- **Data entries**
** Start **

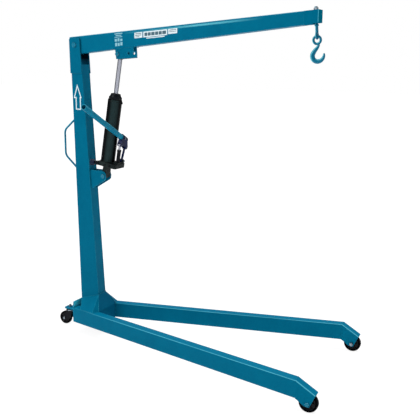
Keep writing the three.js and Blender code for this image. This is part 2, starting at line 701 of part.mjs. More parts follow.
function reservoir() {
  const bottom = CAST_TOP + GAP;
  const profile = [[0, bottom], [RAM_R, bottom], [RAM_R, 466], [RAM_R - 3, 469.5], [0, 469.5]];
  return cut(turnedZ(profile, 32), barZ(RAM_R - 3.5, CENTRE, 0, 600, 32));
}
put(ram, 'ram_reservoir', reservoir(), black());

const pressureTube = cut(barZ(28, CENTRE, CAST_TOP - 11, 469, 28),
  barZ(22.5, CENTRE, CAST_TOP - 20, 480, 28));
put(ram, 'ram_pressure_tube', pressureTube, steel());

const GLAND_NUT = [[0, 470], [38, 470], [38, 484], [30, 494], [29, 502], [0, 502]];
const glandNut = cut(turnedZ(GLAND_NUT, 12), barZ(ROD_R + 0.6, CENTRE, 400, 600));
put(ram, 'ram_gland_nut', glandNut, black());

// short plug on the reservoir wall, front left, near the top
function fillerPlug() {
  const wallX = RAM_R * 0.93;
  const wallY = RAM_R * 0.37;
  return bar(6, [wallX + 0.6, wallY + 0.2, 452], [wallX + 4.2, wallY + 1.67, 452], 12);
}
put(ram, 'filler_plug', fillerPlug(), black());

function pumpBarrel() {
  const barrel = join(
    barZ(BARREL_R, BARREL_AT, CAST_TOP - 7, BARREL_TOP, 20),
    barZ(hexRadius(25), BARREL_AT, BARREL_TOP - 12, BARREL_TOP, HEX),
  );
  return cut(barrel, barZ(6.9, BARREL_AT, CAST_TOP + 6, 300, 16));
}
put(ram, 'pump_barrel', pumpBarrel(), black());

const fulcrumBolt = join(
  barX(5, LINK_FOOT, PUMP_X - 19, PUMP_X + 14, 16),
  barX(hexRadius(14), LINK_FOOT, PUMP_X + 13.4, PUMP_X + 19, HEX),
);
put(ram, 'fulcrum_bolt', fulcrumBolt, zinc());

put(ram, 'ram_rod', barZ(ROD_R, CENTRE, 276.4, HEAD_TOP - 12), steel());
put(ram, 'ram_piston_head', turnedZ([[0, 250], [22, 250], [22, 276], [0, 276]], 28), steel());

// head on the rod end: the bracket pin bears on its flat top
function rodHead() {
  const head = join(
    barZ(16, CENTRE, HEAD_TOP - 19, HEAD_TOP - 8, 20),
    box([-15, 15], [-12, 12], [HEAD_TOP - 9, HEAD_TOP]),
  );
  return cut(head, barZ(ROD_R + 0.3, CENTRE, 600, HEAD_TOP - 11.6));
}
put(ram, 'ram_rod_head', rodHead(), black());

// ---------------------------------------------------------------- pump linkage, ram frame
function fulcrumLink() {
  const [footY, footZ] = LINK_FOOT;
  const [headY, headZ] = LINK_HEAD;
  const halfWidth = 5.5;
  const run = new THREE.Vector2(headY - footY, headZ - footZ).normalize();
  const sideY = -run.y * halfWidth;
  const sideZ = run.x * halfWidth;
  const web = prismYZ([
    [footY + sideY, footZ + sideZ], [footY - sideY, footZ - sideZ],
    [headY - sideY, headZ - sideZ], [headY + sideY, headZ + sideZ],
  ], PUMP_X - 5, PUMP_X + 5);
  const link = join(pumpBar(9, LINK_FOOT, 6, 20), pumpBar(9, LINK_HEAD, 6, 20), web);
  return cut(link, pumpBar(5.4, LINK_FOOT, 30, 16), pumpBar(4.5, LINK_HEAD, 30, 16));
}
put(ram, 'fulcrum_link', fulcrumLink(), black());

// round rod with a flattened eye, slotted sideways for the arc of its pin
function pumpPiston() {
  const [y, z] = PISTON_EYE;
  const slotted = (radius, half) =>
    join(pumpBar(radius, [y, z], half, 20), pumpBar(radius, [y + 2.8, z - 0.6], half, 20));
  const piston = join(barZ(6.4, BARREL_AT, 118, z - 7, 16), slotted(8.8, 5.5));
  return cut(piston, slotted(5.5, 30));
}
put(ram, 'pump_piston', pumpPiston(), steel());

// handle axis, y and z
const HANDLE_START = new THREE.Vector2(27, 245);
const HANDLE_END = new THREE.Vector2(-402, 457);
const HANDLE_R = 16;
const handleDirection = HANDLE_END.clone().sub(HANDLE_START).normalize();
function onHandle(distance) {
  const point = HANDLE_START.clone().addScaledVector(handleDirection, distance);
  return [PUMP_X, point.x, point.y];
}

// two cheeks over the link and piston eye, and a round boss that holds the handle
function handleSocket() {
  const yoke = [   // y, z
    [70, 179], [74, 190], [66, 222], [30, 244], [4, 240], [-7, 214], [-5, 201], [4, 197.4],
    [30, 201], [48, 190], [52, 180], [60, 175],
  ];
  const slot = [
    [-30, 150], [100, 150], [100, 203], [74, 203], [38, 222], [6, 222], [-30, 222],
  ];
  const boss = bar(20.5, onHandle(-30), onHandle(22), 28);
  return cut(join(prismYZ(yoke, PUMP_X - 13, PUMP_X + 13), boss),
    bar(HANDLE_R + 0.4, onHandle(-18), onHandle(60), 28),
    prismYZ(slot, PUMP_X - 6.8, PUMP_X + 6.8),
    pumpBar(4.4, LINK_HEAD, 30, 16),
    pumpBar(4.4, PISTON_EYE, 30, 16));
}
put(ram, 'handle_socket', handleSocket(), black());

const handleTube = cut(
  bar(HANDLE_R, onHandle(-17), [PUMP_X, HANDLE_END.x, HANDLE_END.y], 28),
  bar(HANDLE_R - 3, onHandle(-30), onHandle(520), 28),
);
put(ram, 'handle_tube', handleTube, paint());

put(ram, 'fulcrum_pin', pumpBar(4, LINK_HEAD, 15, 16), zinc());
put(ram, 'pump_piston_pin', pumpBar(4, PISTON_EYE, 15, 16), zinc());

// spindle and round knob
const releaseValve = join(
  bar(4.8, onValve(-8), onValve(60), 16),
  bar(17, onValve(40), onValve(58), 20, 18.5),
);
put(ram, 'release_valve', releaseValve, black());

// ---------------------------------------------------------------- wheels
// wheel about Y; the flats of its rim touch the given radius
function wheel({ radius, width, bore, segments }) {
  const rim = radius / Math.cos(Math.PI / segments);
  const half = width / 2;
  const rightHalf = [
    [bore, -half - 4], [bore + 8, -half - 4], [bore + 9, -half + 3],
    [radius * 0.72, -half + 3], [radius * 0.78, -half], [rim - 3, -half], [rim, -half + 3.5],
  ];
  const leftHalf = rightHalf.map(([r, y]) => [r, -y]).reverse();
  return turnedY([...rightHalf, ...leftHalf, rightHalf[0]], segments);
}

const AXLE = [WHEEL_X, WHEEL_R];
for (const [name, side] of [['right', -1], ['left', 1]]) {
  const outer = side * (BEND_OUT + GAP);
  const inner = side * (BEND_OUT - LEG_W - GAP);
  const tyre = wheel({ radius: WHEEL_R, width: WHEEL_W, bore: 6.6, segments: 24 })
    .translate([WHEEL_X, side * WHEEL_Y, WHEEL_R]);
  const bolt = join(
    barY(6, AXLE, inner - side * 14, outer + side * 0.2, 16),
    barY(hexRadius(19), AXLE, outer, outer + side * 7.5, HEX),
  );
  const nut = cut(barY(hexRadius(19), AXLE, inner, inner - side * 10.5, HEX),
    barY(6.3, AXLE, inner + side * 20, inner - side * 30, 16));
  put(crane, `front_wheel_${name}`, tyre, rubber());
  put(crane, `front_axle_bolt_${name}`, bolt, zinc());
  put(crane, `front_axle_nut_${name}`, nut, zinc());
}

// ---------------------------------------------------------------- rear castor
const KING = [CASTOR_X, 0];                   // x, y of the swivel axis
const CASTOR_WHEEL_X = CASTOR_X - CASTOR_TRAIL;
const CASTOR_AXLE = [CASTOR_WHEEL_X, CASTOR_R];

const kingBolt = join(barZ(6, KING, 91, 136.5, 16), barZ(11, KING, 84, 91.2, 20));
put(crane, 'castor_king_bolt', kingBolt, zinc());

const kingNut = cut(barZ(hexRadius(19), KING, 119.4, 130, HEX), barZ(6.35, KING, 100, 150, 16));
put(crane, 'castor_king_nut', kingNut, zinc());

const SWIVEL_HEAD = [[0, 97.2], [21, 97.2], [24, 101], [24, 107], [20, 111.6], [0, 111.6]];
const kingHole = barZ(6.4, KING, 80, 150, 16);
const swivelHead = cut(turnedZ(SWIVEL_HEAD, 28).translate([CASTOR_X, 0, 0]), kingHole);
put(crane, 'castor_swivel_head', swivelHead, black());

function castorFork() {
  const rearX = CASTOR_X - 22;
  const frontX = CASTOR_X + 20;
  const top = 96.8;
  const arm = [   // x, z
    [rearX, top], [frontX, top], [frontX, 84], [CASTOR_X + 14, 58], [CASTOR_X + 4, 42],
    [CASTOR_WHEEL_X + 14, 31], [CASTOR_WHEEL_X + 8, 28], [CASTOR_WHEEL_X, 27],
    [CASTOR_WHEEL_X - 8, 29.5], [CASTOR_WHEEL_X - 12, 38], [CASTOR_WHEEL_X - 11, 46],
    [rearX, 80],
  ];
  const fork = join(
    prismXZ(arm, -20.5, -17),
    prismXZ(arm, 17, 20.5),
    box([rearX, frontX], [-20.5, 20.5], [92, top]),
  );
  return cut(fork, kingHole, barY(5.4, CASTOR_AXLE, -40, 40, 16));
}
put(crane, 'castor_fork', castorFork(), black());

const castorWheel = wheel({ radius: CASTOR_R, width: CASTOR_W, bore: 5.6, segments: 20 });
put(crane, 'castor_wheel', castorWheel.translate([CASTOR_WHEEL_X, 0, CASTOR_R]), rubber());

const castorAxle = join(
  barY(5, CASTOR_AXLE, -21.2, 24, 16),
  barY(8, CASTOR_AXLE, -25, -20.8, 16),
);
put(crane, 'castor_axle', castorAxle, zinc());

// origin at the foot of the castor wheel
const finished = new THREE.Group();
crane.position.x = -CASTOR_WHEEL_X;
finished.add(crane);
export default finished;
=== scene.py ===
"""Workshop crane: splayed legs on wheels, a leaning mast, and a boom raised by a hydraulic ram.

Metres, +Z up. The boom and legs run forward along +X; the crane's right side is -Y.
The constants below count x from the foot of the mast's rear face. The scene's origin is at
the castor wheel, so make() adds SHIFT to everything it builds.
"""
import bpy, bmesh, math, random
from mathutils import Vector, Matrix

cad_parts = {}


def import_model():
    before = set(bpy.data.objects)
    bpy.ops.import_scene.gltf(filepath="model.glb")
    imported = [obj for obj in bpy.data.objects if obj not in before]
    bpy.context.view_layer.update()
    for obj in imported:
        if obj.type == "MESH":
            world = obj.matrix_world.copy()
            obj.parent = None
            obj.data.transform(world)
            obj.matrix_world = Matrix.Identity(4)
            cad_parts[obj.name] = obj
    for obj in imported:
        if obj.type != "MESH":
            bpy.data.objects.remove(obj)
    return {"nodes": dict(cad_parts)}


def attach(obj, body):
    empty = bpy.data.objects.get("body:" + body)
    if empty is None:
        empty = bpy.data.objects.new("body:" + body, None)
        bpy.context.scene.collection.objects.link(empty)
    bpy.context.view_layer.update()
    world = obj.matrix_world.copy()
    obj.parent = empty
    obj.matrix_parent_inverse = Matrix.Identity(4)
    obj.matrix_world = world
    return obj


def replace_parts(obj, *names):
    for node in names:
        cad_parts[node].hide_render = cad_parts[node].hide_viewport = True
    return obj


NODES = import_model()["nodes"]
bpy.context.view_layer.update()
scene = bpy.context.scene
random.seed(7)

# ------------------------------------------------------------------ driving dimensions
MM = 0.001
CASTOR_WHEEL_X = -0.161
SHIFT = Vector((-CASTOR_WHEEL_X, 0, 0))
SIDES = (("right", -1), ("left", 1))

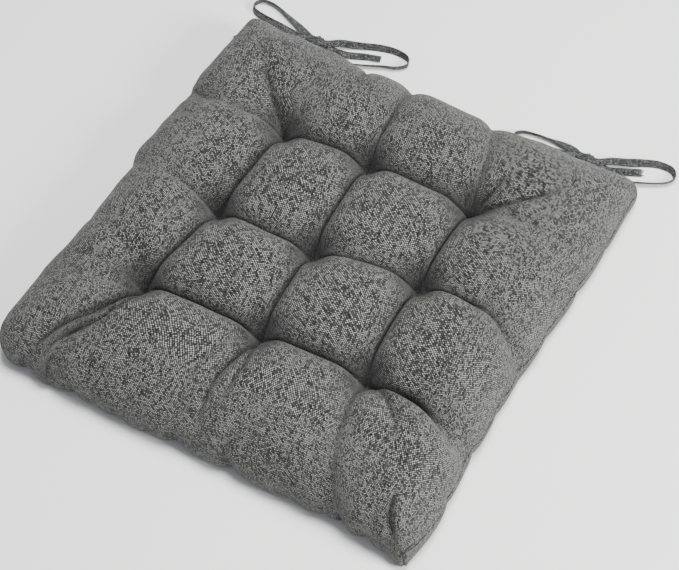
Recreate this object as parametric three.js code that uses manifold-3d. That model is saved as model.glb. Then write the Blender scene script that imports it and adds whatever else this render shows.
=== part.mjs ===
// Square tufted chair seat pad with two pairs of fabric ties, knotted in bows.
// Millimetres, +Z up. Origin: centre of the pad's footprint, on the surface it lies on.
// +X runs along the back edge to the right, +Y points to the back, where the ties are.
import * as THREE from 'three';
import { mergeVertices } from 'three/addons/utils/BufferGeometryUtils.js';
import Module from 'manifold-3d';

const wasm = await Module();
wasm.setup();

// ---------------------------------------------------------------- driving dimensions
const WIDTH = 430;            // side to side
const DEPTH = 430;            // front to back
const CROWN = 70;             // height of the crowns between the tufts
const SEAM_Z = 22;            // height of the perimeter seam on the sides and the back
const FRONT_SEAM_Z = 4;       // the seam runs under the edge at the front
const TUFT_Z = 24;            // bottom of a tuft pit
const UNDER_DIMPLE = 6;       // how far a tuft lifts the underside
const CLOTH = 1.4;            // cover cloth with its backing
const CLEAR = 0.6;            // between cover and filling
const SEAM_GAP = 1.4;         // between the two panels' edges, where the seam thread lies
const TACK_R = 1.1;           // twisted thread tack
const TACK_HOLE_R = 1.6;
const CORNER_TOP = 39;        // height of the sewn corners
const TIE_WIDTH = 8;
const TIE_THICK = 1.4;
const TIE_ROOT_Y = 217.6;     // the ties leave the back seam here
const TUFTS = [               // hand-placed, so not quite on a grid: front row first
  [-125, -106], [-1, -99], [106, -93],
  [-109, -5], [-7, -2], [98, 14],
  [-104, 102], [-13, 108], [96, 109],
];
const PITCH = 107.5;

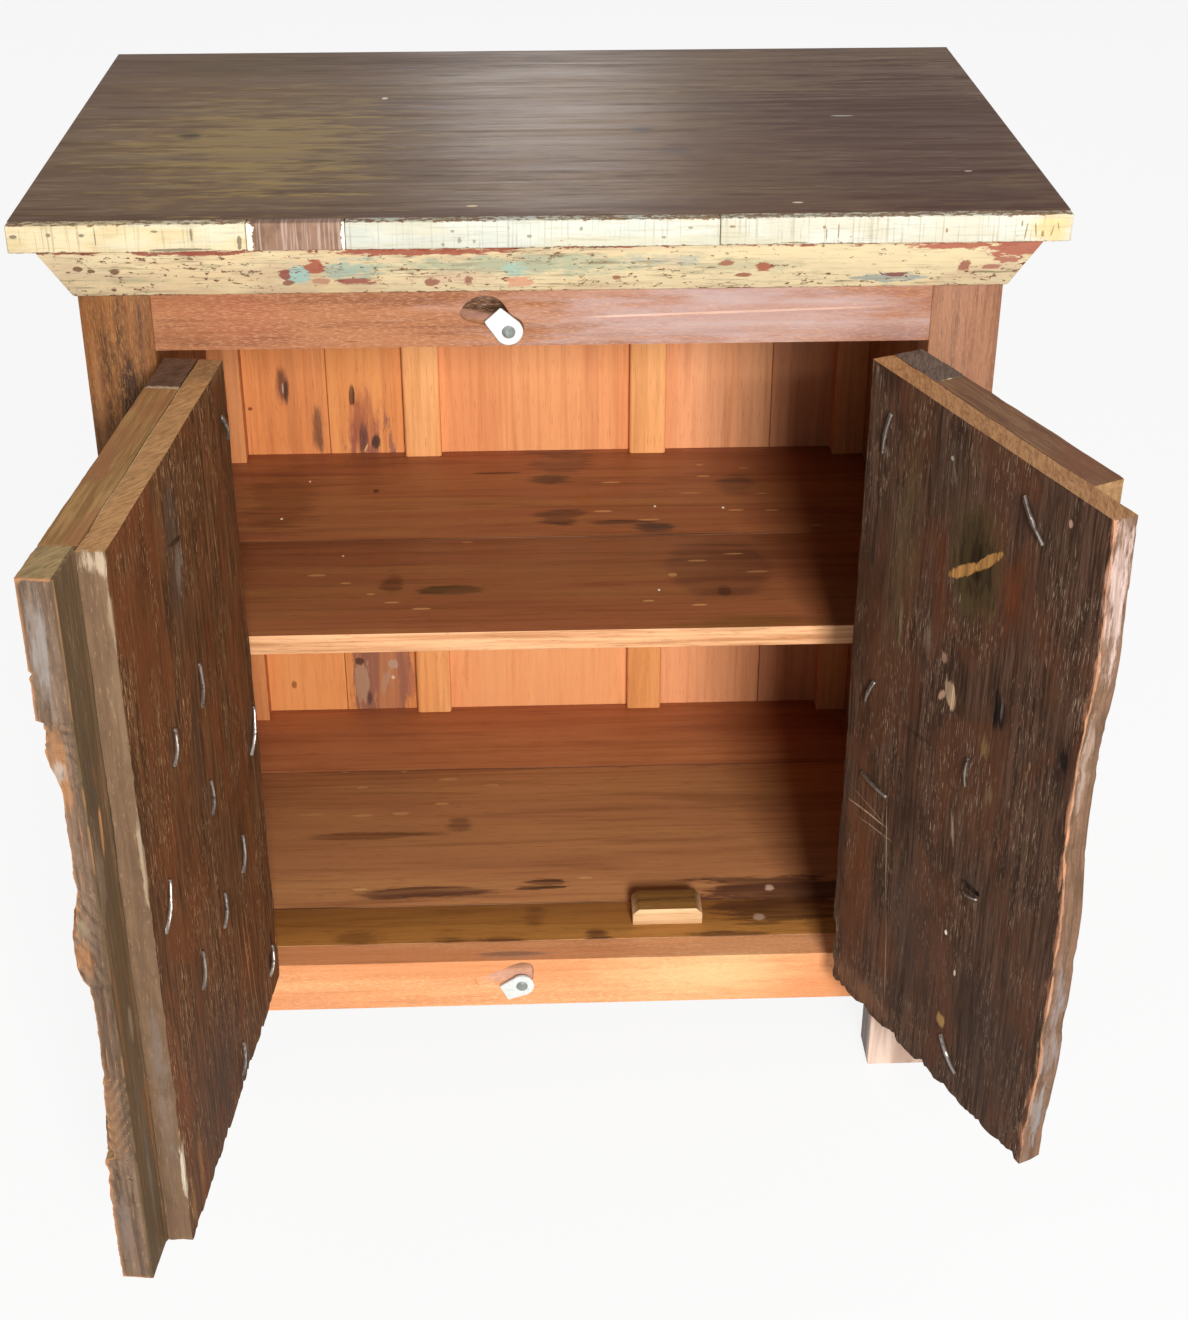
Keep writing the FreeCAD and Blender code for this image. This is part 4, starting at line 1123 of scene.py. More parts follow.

** End **

- **To be done**
Your task is to give again the lines from the one containing "of the castor wheel" to the one containing "Recreate this object", both lines included, exactly and without anything added.

- **Solution**
// origin at the foot of the castor wheel
const finished = new THREE.Group();
crane.position.x = -CASTOR_WHEEL_X;
finished.add(crane);
export default finished;
=== scene.py ===
"""Workshop crane: splayed legs on wheels, a leaning mast, and a boom raised by a hydraulic ram.

Metres, +Z up. The boom and legs run forward along +X; the crane's right side is -Y.
The constants below count x from the foot of the mast's rear face. The scene's origin is at
the castor wheel, so make() adds SHIFT to everything it builds.
"""
import bpy, bmesh, math, random
from mathutils import Vector, Matrix

cad_parts = {}


def import_model():
    before = set(bpy.data.objects)
    bpy.ops.import_scene.gltf(filepath="model.glb")
    imported = [obj for obj in bpy.data.objects if obj not in before]
    bpy.context.view_layer.update()
    for obj in imported:
        if obj.type == "MESH":
            world = obj.matrix_world.copy()
            obj.parent = None
            obj.data.transform(world)
            obj.matrix_world = Matrix.Identity(4)
            cad_parts[obj.name] = obj
    for obj in imported:
        if obj.type != "MESH":
            bpy.data.objects.remove(obj)
    return {"nodes": dict(cad_parts)}


def attach(obj, body):
    empty = bpy.data.objects.get("body:" + body)
    if empty is None:
        empty = bpy.data.objects.new("body:" + body, None)
        bpy.context.scene.collection.objects.link(empty)
    bpy.context.view_layer.update()
    world = obj.matrix_world.copy()
    obj.parent = empty
    obj.matrix_parent_inverse = Matrix.Identity(4)
    obj.matrix_world = world
    return obj


def replace_parts(obj, *names):
    for node in names:
        cad_parts[node].hide_render = cad_parts[node].hide_viewport = True
    return obj


NODES = import_model()["nodes"]
bpy.context.view_layer.update()
scene = bpy.context.scene
random.seed(7)

# ------------------------------------------------------------------ driving dimensions
MM = 0.001
CASTOR_WHEEL_X = -0.161
SHIFT = Vector((-CASTOR_WHEEL_X, 0, 0))
SIDES = (("right", -1), ("left", 1))

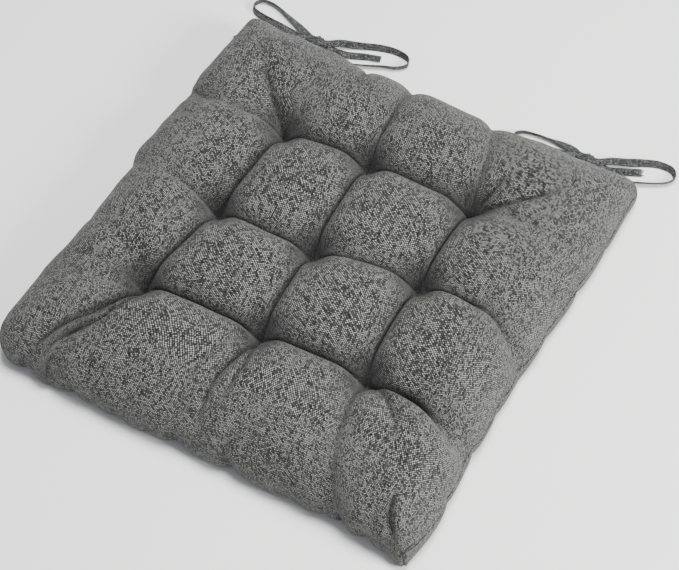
Recreate this object as parametric three.js code that uses manifold-3d. That model is saved as model.glb. Then write the Blender scene script that imports it and adds whatever else this render shows.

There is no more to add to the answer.